Factors in finite groups and well-covered graphs

Abstract

We study a combinatorial property of subsets in finite groups that is analogous to the notion of independence in graphs. Given a group G and a non-empty subset A⊂ G, we define a (right) s-factor as a subset B⊂ G satisfying the following conditions: (i) Every element of AB can be written uniquely as ab with a∈ A and b∈ B. (ii) B is maximal (with respect to inclusion) with this property. For a finite group G, the upper and lower indices of A are the sizes of the largest and smallest s-factors associated with A. A subset is called stable if its upper and lower indices coincide.

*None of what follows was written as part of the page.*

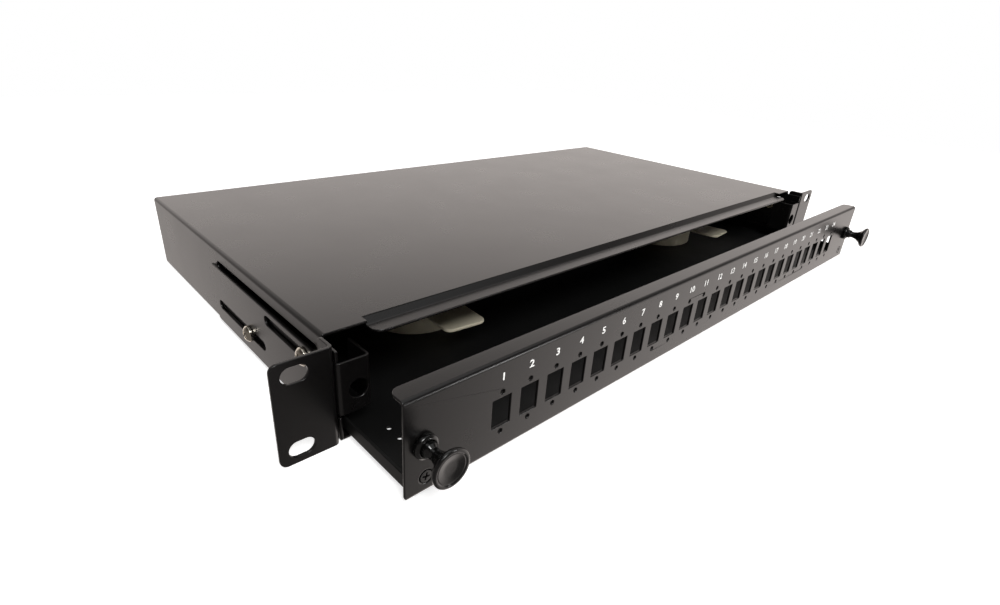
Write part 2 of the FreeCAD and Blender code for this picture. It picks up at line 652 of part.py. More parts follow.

A group is called stable if all its subsets are stable. We then explore the connection between s-factors in groups and maximal independent sets in graphs. Specifically, we show that s-factors in G associated with A correspond to maximal independent sets in a Cayley graph Cay(G, S), where S=A-1A\e\. Consequently, the upper and lower indices of A are equal to the independence number and the independent domination number of the associated Cayley graph. The concepts of s-factors, subset indices in groups, stable subsets, and stable groups (under different names) were introduced by Hooshmand in 2020. Later, Hooshmand and Yousefian-Arani classified stable groups using computer calculations. Using the connection with graphs, we compute the upper and lower indices for various groups and their subsets. Furthermore, we prove a classification theorem describing all stable groups without relying on computer calculations.